Exercise 2: Bias-variance Tradeoff#

To get a better understanding about the bias-variance tradeoff, we will fit polynomial regression models to synthetic data from a known function \(y=sin(x)\).

Please perform the following tasks:

Visualize the data. Which model do you think would be optimal?
Split the data into a training set (70%) and testing set (30%)
Fit polynomial regression models for degrees 1 to 15
Plot the errors against the model degrees

Hint: You can split the data with the train_test_split() function from sklearn.model_selection.

import numpy as np
import matplotlib.pyplot as plt
from sklearn.linear_model import LinearRegression
from sklearn.preprocessing import PolynomialFeatures
from sklearn.metrics import mean_squared_error
from sklearn.model_selection import train_test_split

# Generate synthetic data
np.random.seed(55)
n_samples = 100
X = np.linspace(0, 2*np.pi, n_samples).reshape(-1, 1)  # Reshape for sklearn
y = np.sin(X) + np.random.normal(scale=0.5, size=X.shape)

# 1. TODO: Visualize the data
...

# 2. TODO: Split the data into training and testing sets
...

# 3. TODO: Fit polynomial regression models for degrees 1 to 15
degrees = range(1, 16)
...

# 4. TODO: Plot the training and testing errors against polynomial degree
...

Exercise 3: Resampling Methods#

The dataset we are using for the exercise is the California Housing Dataset. It contains 20640 samples and 8 features. In this dataset, we have information regarding the demography (income, population, house occupancy) in the districts, the location of the districts (latitude, longitude), and general information regarding the house in the districts (number of rooms, number of bedrooms, age of the house). Since these statistics are at the granularity of the district, they corresponds to averages or medians.

Familiarize yourself with the dataset by exploring the documentation and looking at the data. What are the features and target?

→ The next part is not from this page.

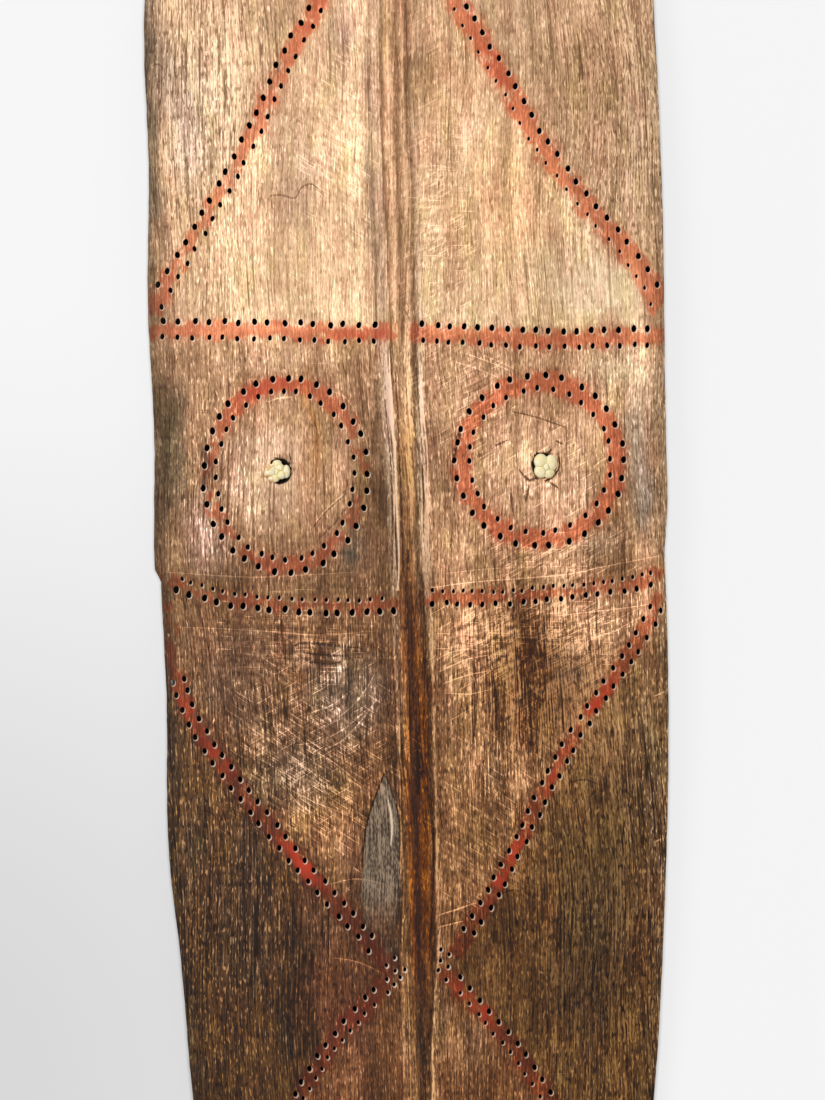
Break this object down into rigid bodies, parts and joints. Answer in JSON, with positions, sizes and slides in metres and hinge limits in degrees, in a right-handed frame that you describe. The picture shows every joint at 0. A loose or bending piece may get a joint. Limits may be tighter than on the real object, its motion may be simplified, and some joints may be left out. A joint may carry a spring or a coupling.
{
  "type": "tribal shield",
  "caption": "Long carved plank shield with a raised rib, drilled double rows beside red painted bands, ringed eyes with cane knots and a lashed hand grip.",
  "frame": {"origin": "on the floor under the middle of the shield lying face up", "axes": "+X across the shield to the right as seen from the front, +Y along it to its top end, +Z out of its front"},
  "size_m": [0.3379, 1.2, 0.0676],
  "materials": {
    "carved_wood": "weathered brown wood with fine grain, worn red-ochre painted bands",
    "grip_wood": "dark wood polished by the hand",
    "cane": "pale split cane, dry"
  },
  "bodies": {
    "root": {"board": "carved_wood", "grip_bar": "grip_wood", "cane_tie_left": "cane", "cane_tie_right": "cane"}
  },
  "joints": []
}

from sklearn.datasets import fetch_california_housing

data = fetch_california_housing(as_frame=True)
df = data.frame
...

Let’s have a quick look at the distribution of these features by plotting their histograms.

# TODO: Plot histograms
...

Prepare the data for cross validation. This will require you to have a variable (e.g. X) for the features and a variable for the target (e.g. y).
Set up a k-fold cross validation for a linear regression
- Choose an appropriate k
- Define the model
- Perform cross validation
- Use the mean squared error (MSE) to assess model performance

Hints:

For 1: You can achieve this by e.g. creating them from the DataFrame, or by using the return_X_y parameter on the fetch_california_housing() function
For 2: You can use the LinearRegession() model from sklearn. You can further evaluate the model and specify the (negative) MSE as a performance measure in cross_val_score()

# TODO: Prepare data
...

from sklearn.model_selection import KFold
from sklearn.linear_model import LinearRegression 
from sklearn.model_selection import cross_val_score 

# TODO: Implement CV
...

Exercise 4: LOOCV#

Use LOOCV and compare the average MSE
Get the minimum and maximum MSE value. Discuss the range!
Plot the MSE values in a histogram (the x-range should be from 0 to 6)
Calculate the median MSE and discuss if it might be a more appropriate measure than the mean

Hints

As we have 20640 observations this will probably take more than a minute to calculate. Feel free to subset the number of observations to e.g. 5000.

# TODO: Implement LOOCV
...